Source material:
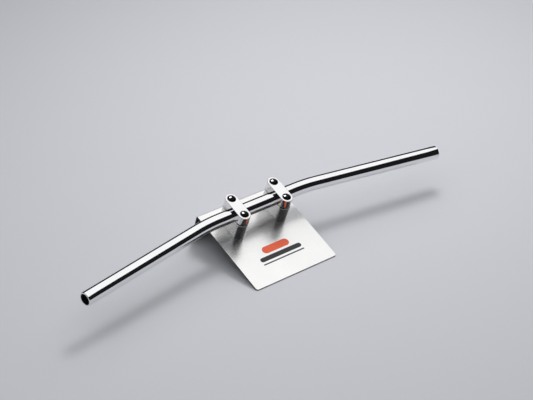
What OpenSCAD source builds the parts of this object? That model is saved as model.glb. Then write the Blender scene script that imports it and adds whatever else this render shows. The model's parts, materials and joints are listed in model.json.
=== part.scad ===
// Motorcycle handlebar: one bent tube in two split clamps, bolted to a folded display stand.
// The row stands on z = 0. +X runs along the bar to the rider's right, +Y points forward,
// away from the rider, and the origin is at the middle of the footprint of the bounding box.

/* [Bar] */
// Outside diameter of the tube, the standard 7/8 inch bar
tube_od = 22.2; // [20:0.1:24]
// Wall thickness of the tube
tube_wall = 2.2; // [1.5:0.1:3]
// Distance from the middle of the bar to the corner of each bend
apex_half = 94; // [90:1:120]
// Angle that each arm sweeps back from the middle section
sweep = 9.5; // [4:0.5:14]
// Radius of each bend, at the tube's axis
bend_r = 270; // [150:10:280]
// Length of each arm from the corner of its bend to its open end
arm_len = 247.5; // [180:0.5:320]
// Angle of the plane of the arms above the plane of the deck
bar_turn = 8; // [-10:1:30]

/* [Clamps] */
// Distance between the two clamps, centre to centre
clamp_pitch = 81.5; // [70:0.5:90]
// Distance between the two bolts of one clamp
bolt_pitch = 34.5; // [34:0.5:42]
// Width of a clamp, which is also the diameter of its round ends
clamp_w = 20; // [19:0.5:24]
// Height of the top of a cap above the axis of the bar
cap_top = 17.2; // [16:0.2:20]
// Height of the axis of the bar above the deck
bar_height = 32.5; // [30:0.5:40]
// Gap between cap and holder, shared equally by the two
split_gap = 1.6; // [0.8:0.2:2]
// Radial running clearance of the bar in its clamps
saddle_clear = 0.05; // [0.02:0.01:0.08]
// Bevel along the edges of caps and holders
edge_bevel = 0.5; // [0.2:0.1:1]

/* [Cap bolts and covers] */
// Thread diameter of a cap bolt
cap_bolt_d = 8; // [8]
// Length of a cap bolt under its head
cap_bolt_len = 35; // [30:1:35]
// Diameter of the socket head of a cap bolt
cap_head_d = 13; // [12.5:0.1:13.2]
// Diameter of a cover
plug_d = 13.5; // [13:0.1:13.8]
// Height of the top of a cover above the cap
plug_rise = 2.8; // [1.5:0.1:4]

/* [Holder bolts] */
// Thread diameter of the bolt that comes up through the deck
holder_bolt_d = 10; // [10]
// Length of a holder bolt under its head
holder_bolt_len = 20; // [16:1:20]

/* [Stand] */
// Width of the deck, along the bar
deck_w = 155; // [125:1:190]
// Length of the deck from the axis of the bar to its front edge, nearest the rider
deck_front = 119; // [95:1:140]
// Length of the deck from the axis of the bar back to the outside of the fold
deck_back = 43.5; // [36:0.5:60]
// Thickness of the sheet
sheet = 2; // [1.5:0.5:3]
// Slope of the deck when the stand rests on its front edge and its leg
deck_tilt = 20; // [16:1:24]
// Inside radius of the fold between deck and leg
fold_in = 1.5; // [1:0.5:3]
// Radius of the corners of the sheet
corner_r = 4; // [1:0.5:10]

/* [Emblem] */
// Length of the black stripes of the emblem
emblem_w = 78; // [60:1:100]
// Length of the orange bar of the emblem
orange_w = 50; // [30:1:60]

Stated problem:
Quote only the stretch of lines that starts the data above and ends with the line containing "bar_turn = 8; // [-10:1:30]", both included.

Solution:
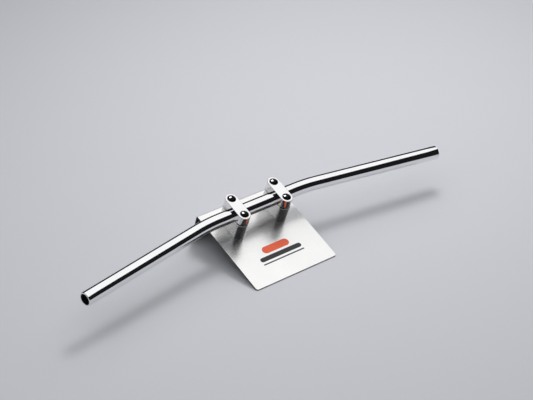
What OpenSCAD source builds the parts of this object? That model is saved as model.glb. Then write the Blender scene script that imports it and adds whatever else this render shows. The model's parts, materials and joints are listed in model.json.
=== part.scad ===
// Motorcycle handlebar: one bent tube in two split clamps, bolted to a folded display stand.
// The row stands on z = 0. +X runs along the bar to the rider's right, +Y points forward,
// away from the rider, and the origin is at the middle of the footprint of the bounding box.

/* [Bar] */
// Outside diameter of the tube, the standard 7/8 inch bar
tube_od = 22.2; // [20:0.1:24]
// Wall thickness of the tube
tube_wall = 2.2; // [1.5:0.1:3]
// Distance from the middle of the bar to the corner of each bend
apex_half = 94; // [90:1:120]
// Angle that each arm sweeps back from the middle section
sweep = 9.5; // [4:0.5:14]
// Radius of each bend, at the tube's axis
bend_r = 270; // [150:10:280]
// Length of each arm from the corner of its bend to its open end
arm_len = 247.5; // [180:0.5:320]
// Angle of the plane of the arms above the plane of the deck
bar_turn = 8; // [-10:1:30]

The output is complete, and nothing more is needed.